The context for this merge is that I want to use the water occurrence dataset in my UDF, so I am trying to merge that dataset into the optical data. I need this dataset for the waterwatch algorithm.

jaaplangemeijer · 2 June 2022 14:25

@jdries I went along with this using bands to merge the two datasets, just using the MNDWI (dimensions: ["x", "y", "t", "bands"] and the water occurrence dataset (dimensions: ["x", "y", "bands"]). Both bands dimensions have a length of one. This worked (I had to multiply the water occurrence dataset by 1.0 to go from int16 to float32 to make it work). Now I get some strange results. As expected, I have values for the wateroccurrence dataset for all t now. However after merging, some of the values for the water occurrence are removed:
wo_present

This is of course unexprected, as the water occurrence dataset is present globally.
Missing data only happens on timesteps where the optical satellites only covered part of the area of interest.

Any ideas why?

jeroen.dries · 3 June 2022 06:39

Hi Jaap,
you’re right! I inspected the code, and found the issue below. One potential workaround (but haven’t tried it), is to use aggregate_temporal(_period), which has the side effect of inserting empty tiles at locations where no data is found.

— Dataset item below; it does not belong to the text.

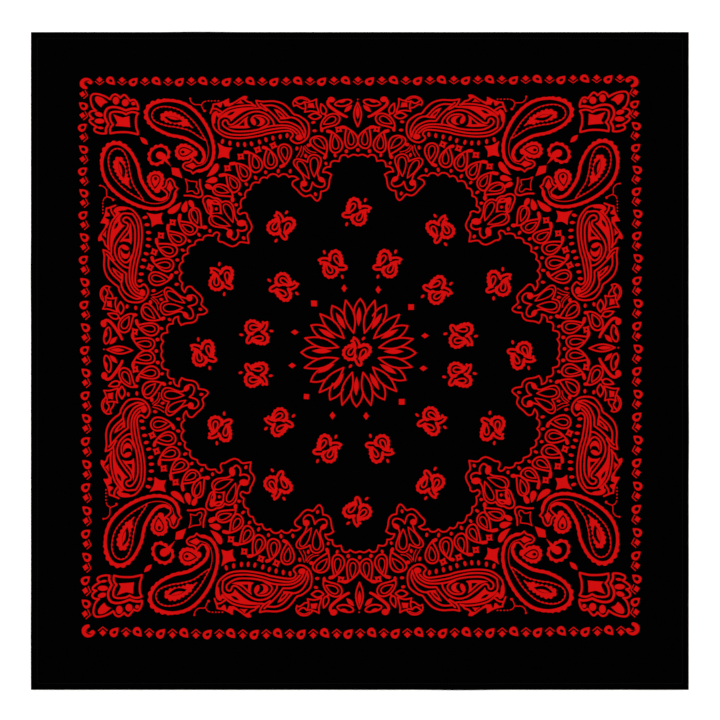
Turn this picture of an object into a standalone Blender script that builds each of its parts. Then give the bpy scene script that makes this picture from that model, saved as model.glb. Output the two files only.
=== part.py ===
"""A square cotton bandana laid flat: one cloth panel whose four edges are turned under as narrow hems.

Metres, +Z up. The origin is the middle of the underside, on the surface the cloth lies on. +Y is the
top edge of the square as it is looked at from above, with its right side up.

The panel is one wall. Its rim runs over the turned-under strips, bends round the outer fold and ends at
the surface. Each hem strip is the turned-under cloth of one edge: it lies in the channel beneath the rim
and keeps SEAM_GAP to the panel and to its neighbours.
"""

from math import cos, pi, radians, sin

import bmesh
import bpy

# Driving dimensions
SIDE = 0.559            # finished width and length of the square, 22 inches
WALL = 0.0010           # cloth thickness as a solid wall
SEAM_GAP = 0.0003       # clearance between pieces that touch in the real thing
HEM_WIDTH = 0.0070      # turned-under strip, from the outer fold to its inner edge
HEM_RAMP = 0.0040       # run over which the panel comes down off the strip
DIVISIONS = 20          # faces along each edge and across the flat

# Worked out from those
HALF = SIDE / 2
RIM_TOP = WALL + SEAM_GAP + WALL        # top of the panel where it lies on a strip
FOLD_RADIUS = RIM_TOP / 2               # outer radius of the fold
STRIP_OUTSIDE = WALL + SEAM_GAP         # inset of a strip's outer edge, clear of the rim's inner face
STRIP_CHAMFER = 0.00025                 # softened corners of a strip's section
FLAT_INSET = HEM_WIDTH + SEAM_GAP + HEM_RAMP

FOLD_STEPS = 4          # faces round the outer fold
RAMP_STEPS = 4          # faces down the ramp

# Low swells where the relaxed cloth lifts off the surface. Each is a ridge with soft ends.
# name, middle x, middle y, direction in degrees, length, width, height
SWELLS = (
    ("top_left_edge",     -0.135,  0.262,  96, 0.150, 0.088, 0.0014),
    ("top_right_corner",   0.216,  0.232,  48, 0.170, 0.080, 0.0017),
    ("right_edge",         0.258, -0.062,   8, 0.160, 0.096, 0.0012),
    ("bottom_edge",        0.088, -0.264,  84, 0.140, 0.082, 0.0015),
    ("bottom_left_corner", -0.228, -0.214, 40, 0.190, 0.092, 0.0016),
    ("left_edge",         -0.262,  0.072, 172, 0.130, 0.074, 0.0011),
    ("inner_upper",        0.070,  0.128,  18, 0.210, 0.090, 0.0008),
    ("inner_lower",       -0.098, -0.120, 155, 0.190, 0.084, 0.0007),
)

COTTON_BLACK = (0.006, 0.006, 0.007, 1.0)
COTTON_ROUGHNESS = 0.95


def clear_scene():
    """Empties the scene the script runs in."""
    for old in list(bpy.data.objects):
        bpy.data.objects.remove(old, do_unlink=True)


def cotton():
    """The dyed plain-weave cotton of every piece."""
    material = bpy.data.materials.new("cotton_black")
    material.use_nodes = True
    shader = material.node_tree.nodes["Principled BSDF"]
    shader.inputs["Base Color"].default_value = COTTON_BLACK
    shader.inputs["Roughness"].default_value = COTTON_ROUGHNESS
    shader.inputs["Metallic"].default_value = 0.0
    return material


def ridge(share):
    """A raised cosine: 1 in the middle, 0 at share -1 and 1 and beyond."""
    return 0.5 * (1 + cos(pi * share)) if abs(share) < 1 else 0.0


def lift(x, y):
    """Height of the cloth's underside above the surface: the swells added up, 0 where the cloth rests."""
    height = 0.0
    for _, middle_x, middle_y, direction, length, width, rise in SWELLS:
        turn = radians(direction)
        along = (x - middle_x) * cos(turn) + (y - middle_y) * sin(turn)
        across = (y - middle_y) * cos(turn) - (x - middle_x) * sin(turn)
        height += rise * ridge(2 * along / length) * ridge(2 * across / width)
    return height


def smooth_step(share):
    """0 to 1 with level ends."""
    return share * share * (3 - 2 * share)


def rim_section(wall_offset):
    """The rim's section from the flat outwards, as (inset from the edge, height) rows.

    wall_offset 0 gives the outer face and WALL the inner one: the same rows moved in by the wall's
    thickness, square to the surface.
    """
    rows = []
    for step in range(RAMP_STEPS):
        share = step / RAMP_STEPS
        drop = RIM_TOP - WALL
        height = WALL + drop * smooth_step(share)
        slope = drop * 6 * share * (1 - share) / HEM_RAMP
        square = (1 + slope * slope) ** 0.5
        inset = FLAT_INSET - share * HEM_RAMP
        rows.append((inset - wall_offset * slope / square, height - wall_offset / square))
    rows.append((HEM_WIDTH + SEAM_GAP, RIM_TOP - wall_offset))
    for step in range(FOLD_STEPS + 1):
        turn = 0.5 * pi * step / FOLD_STEPS
        reach = FOLD_RADIUS - wall_offset
        rows.append((FOLD_RADIUS - reach * sin(turn), FOLD_RADIUS + reach * cos(turn)))
    rows.append((wall_offset, 0.0))
    return rows


def rim_face(wall_offset):
    """One face of the panel: a flat grid whose border is extruded outwards, ring by ring, through the section."""
    section = rim_section(wall_offset)
    first_inset, first_height = section[0]
    face = bmesh.new()
    bmesh.ops.create_grid(
        face, x_segments=DIVISIONS, y_segments=DIVISIONS, size=HALF - first_inset
    )
    for vertex in face.verts:
        vertex.co.z = first_height
    inset = first_inset
    for next_inset, next_height in section[1:]:
        border = [edge for edge in face.edges if edge.is_boundary]
        grown = bmesh.ops.extrude_edge_only(face, edges=border)["geom"]
        scale = (HALF - next_inset) / (HALF - inset)
        for vertex in (item for item in grown if isinstance(item, bmesh.types.BMVert)):
            vertex.co.x *= scale
            vertex.co.y *= scale
            vertex.co.z = next_height
        inset = next_inset
    return face


def object_from(name, shape, material):
    """Turns a bmesh into a named object, with its faces pointing out and softly shaded."""
    bmesh.ops.recalc_face_normals(shape, faces=shape.faces)
    mesh = bpy.data.meshes.new(name)
    shape.to_mesh(mesh)
    shape.free()
    mesh.materials.append(material)
    mesh.shade_smooth()
    mesh.set_sharp_from_angle(angle=radians(40))
    made = bpy.data.objects.new(name, mesh)
    bpy.context.scene.collection.objects.link(made)
    return made


def raise_by_lift(shape):
    """Lifts every point with the swells beneath it."""
    for vertex in shape.verts:
        vertex.co.z += lift(vertex.co.x, vertex.co.y)


def make_panel(material):
    """The main cloth: an outer and an inner face, point for point alike, joined round the foot of the fold."""
    panel = rim_face(0.0)
    outer_count = len(panel.verts)
    inner = rim_face(WALL)
    inner_mesh = bpy.data.meshes.new("panel_inner")
    inner.to_mesh(inner_mesh)
    inner.free()
    panel.from_mesh(inner_mesh)
    bpy.data.meshes.remove(inner_mesh)
    panel.verts.index_update()
    panel.verts.ensure_lookup_table()
    foot = [edge for edge in panel.edges if edge.is_boundary and edge.verts[0].index < outer_count]
    for edge in foot:
        start, end = edge.verts
        twins = panel.verts[end.index + outer_count], panel.verts[start.index + outer_count]
        panel.faces.new((start, end, *twins))
    raise_by_lift(panel)
    return object_from("panel", panel, material)


def strip_section():
    """A hem strip's section, as (inset from the edge, height) corners going round: a flat band, corners eased."""
    outside, inside, top, ease = STRIP_OUTSIDE, HEM_WIDTH, WALL, STRIP_CHAMFER
    return (
        (outside + ease, 0.0),
        (inside - ease, 0.0),
        (inside, ease),
        (inside, top - ease),
        (inside - ease, top),
        (outside + ease, top),
        (outside, top - ease),
        (outside, ease),
    )


def make_strip(name, quarter_turns, end_inset, material):
    """The turned-under cloth of one edge: the strip's section carried along the edge.

    quarter_turns places the edge, counted anticlockwise from the top one. end_inset is how far each end
    stops short of the corner. The stations are the panel's own, so the strip rises with it.
    """
    section = strip_section()
    reach = HALF - end_inset
    step = 2 * (HALF - HEM_WIDTH / 2) / DIVISIONS
    inner = [step * (index - DIVISIONS / 2) for index in range(1, DIVISIONS)]
    stations = [-reach] + [place for place in inner if abs(place) < reach - step / 4] + [reach]
    turn = 0.5 * pi * quarter_turns
    strip = bmesh.new()
    loops = []
    for along in stations:
        loop = []
        for inset, height in section:
            out = HALF - inset
            x = along * cos(turn) - out * sin(turn)
            y = along * sin(turn) + out * cos(turn)
            loop.append(strip.verts.new((x, y, height)))
        loops.append(loop)
    count = len(section)
    for one, other in zip(loops, loops[1:]):
        for corner in range(count):
            following = (corner + 1) % count
            strip.faces.new((one[corner], one[following], other[following], other[corner]))
    strip.faces.new(loops[0])
    strip.faces.new(loops[-1])
    raise_by_lift(strip)
    return object_from(name, strip, material)


def main():
    clear_scene()
    material = cotton()
    make_panel(material)
    long_end = STRIP_OUTSIDE
    short_end = HEM_WIDTH + SEAM_GAP
    make_strip("hem_top", 0, long_end, material)
    make_strip("hem_left", 1, short_end, material)
    make_strip("hem_bottom", 2, long_end, material)
    make_strip("hem_right", 3, short_end, material)


main()
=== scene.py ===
"""A square cotton bandana laid flat, black with a red paisley print, set up as a small Blender add-on.

Metres, +Z up, in the part's own frame: the origin is the middle of the underside, +Y the top edge.
The print is drawn in millimetres on a flat plane of its own, out of strokes, drops, scallops, stars and
petals. Each motif is drawn once, then mirrored, turned and repeated, and the drawing is laid on the
cloth as a thin film of pigment.
"""

from math import pi

import bpy
import numpy as np
from bpy.props import FloatProperty, FloatVectorProperty, IntProperty, PointerProperty
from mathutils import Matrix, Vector, geometry


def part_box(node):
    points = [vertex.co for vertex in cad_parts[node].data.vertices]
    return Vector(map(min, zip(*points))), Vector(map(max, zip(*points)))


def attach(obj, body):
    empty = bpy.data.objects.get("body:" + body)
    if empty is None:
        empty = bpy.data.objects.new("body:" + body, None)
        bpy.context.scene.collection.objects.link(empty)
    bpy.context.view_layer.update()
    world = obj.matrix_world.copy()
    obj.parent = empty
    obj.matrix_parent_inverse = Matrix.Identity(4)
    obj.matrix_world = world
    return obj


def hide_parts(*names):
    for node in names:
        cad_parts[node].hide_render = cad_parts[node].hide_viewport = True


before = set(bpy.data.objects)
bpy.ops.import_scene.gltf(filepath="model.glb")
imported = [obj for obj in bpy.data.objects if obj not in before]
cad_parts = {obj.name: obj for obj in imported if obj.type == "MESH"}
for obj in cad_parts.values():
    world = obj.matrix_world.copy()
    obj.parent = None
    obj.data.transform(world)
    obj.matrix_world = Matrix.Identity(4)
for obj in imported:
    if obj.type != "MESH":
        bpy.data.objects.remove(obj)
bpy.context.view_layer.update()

bl_info = {
    "name": "Paisley Bandana",
    "version": (1, 0, 0),
    "blender": (4, 5, 0),
    "location": "View3D > Sidebar > Bandana",
    "description": "Builds a printed cotton bandana laid flat, its stitched hems and its studio",
    "category": "Object",
}

MM = 0.001

# The square and its hems, as the solids have them
PANEL_LOW, PANEL_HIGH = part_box("panel")
SIDE = PANEL_HIGH.x - PANEL_LOW.x
HALF = SIDE / 2
WALL = 1.0 * MM                 # height of the panel's top face where it lies flat
SEAM_GAP = 0.3 * MM             # room that the solids leave between two layers
HEM_WIDTH = 7.0 * MM
HEM_RAMP = 4.0 * MM             # run over which the cloth comes down off the hem
RIM_TOP = 2 * WALL + SEAM_GAP   # height of the panel's top face over a hem
RIM_INSET = HEM_WIDTH + SEAM_GAP
FOLD_RADIUS = RIM_TOP / 2

# Low swells where the relaxed cloth lifts off the surface, the same rows as in the solids.
# middle x, middle y, direction in degrees, length, width, height
SWELLS = (
    (-0.135,  0.262,  96, 0.150, 0.088, 0.0014),
    ( 0.216,  0.232,  48, 0.170, 0.080, 0.0017),
    ( 0.258, -0.062,   8, 0.160, 0.096, 0.0012),
    ( 0.088, -0.264,  84, 0.140, 0.082, 0.0015),
    (-0.228, -0.214,  40, 0.190, 0.092, 0.0016),
    (-0.262,  0.072, 172, 0.130, 0.074, 0.0011),
    ( 0.070,  0.128,  18, 0.210, 0.090, 0.0008),
    (-0.098, -0.120, 155, 0.190, 0.084, 0.0007),
)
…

For fixing the issue itself, can you give an indication of urgency?

github.com/Open-EO/openeo-geotrellis-extensions

merge_cubes spatial + spacetime generates intersection rather than union

opened 06:32AM - 03 Jun 22 UTC

jdries

When merging a cube x,y,t,bands with another cube with x,y,bands, the result tak…es the intersection of spatial keys in both cubes rather than generating a union. This piece of code is responsible for that: https://github.com/Open-EO/openeo-geotrellis-extensions/blob/feature/spark3/openeo-geotrellis/src/main/scala/org/openeo/geotrellis/SpatialToSpacetimeJoinRdd.scala#L71 It originates from the fact that the code was intended for the mask process, where generating an intersection is correct.

jaaplangemeijer · 3 June 2022 07:51

I need this for the waterwatch prototype on C-Scale infrastructure, so it would be nice to get this fixed quickly.

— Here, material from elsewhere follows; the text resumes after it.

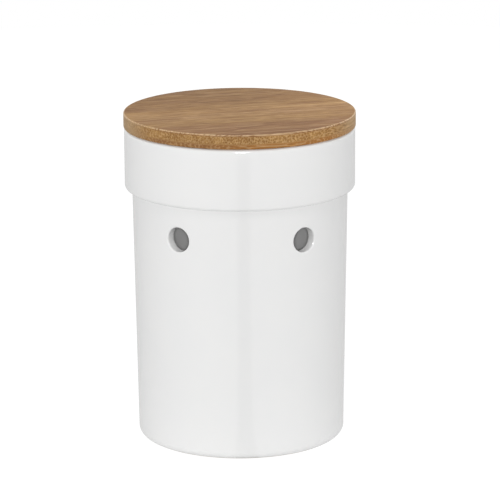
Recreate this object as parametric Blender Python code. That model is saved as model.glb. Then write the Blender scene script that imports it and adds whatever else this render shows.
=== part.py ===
"""Onion jar: a vented stoneware jar with a wide collar, and a bamboo lid that plugs into its mouth.

Metres, +Z up. The origin is the centre of the foot, on the surface that the jar stands on.
The front is -Y: the front pair of vents looks that way.
"""

import math

import bmesh
import bpy
from mathutils import Vector

# Stoneware jar
JAR_HEIGHT = 0.2053
COLLAR_DIAMETER = 0.1494
COLLAR_HEIGHT = 0.0399
COLLAR_CORNER_ROUND = 0.0029
SHOULDER_DIAMETER = 0.1398
SHOULDER_FILLET = 0.0008
BASE_DIAMETER = 0.1346
BASE_ROUND = 0.0052
WALL = 0.0065
RIM_OUTER_ROUND = 0.0022
RIM_INNER_ROUND = 0.0018

# Inside of the jar
FLOOR_THICKNESS = 0.0070
FLOOR_FILLET = 0.0070
LEDGE_RISE = 0.0045
LEDGE_ROUND = 0.0040

# Unglazed foot ring under the jar
FOOT_RING_WIDTH = 0.0050
FOOT_RECESS = 0.0016
FOOT_RING_ROUND = 0.0007
FOOT_RING_SLOPE = 0.0010

# Vent holes below the collar
VENT_COUNT = 5
VENT_DIAMETER = 0.0160
VENT_DROP = 0.0227
VENT_OUTER_ROUND = 0.0006
VENT_INNER_ROUND = 0.0005
FRONT_PAIR_ANGLE = math.radians(70)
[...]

As for the workaround, let me try it right now, I will let you know. of course, if it works, we’ll have less priority for the fix

jaaplangemeijer · 3 June 2022 09:41

@jeroen.dries I now realize that I do not have the time interval before sending the job, so this way I would have to split my workflow in two:

Load and filter optical data. Then download the data and check timestamps.
use timestamps from local to send a seconds job with the follow up steps.

So in terms of efficiency, it would be good to have the fix!

I tried the workaround. I used aggregate_temporal on the MNDWI DataCube. After this I did the merge with the water occurrence dataset. I am getting an interesting result:

The results now get mixed together. Missing tiles in the MNDWI cube are filled in using the wateroccurrence dataset.

Is this a mistake on my end?

jaaplangemeijer · 17 June 2022 11:19

@jeroen.dries maybe we can take a look at it together?

jeroen.dries · 28 June 2022 14:02

Hi Jaap,
I’m looking into this one, have a partial fix already.
But now started to wonder what the plan is for areas where you don’t have an optical observation but you do have water occurance? Like just from a use case perspective, what will you do if you don’t have an observation anyway?
Or should we have a call on this?

thanks,
Jeroen

jaaplangemeijer · 3 August 2022 11:11

@jeroen.dries When using chunk_polygon any way of distinguishing masked values (outside the polygon) from nodata values?
Also, how do I know which nodata type to expect in the XarrayDataCube?

jeroen.dries · 4 August 2022 08:53

Hi,
our implementation supports a mask_value argument, that you can set to a value for exactly this problem.

We’re still discussing with @m.mohr to integrate this in the official version, but can be used for now as a solution.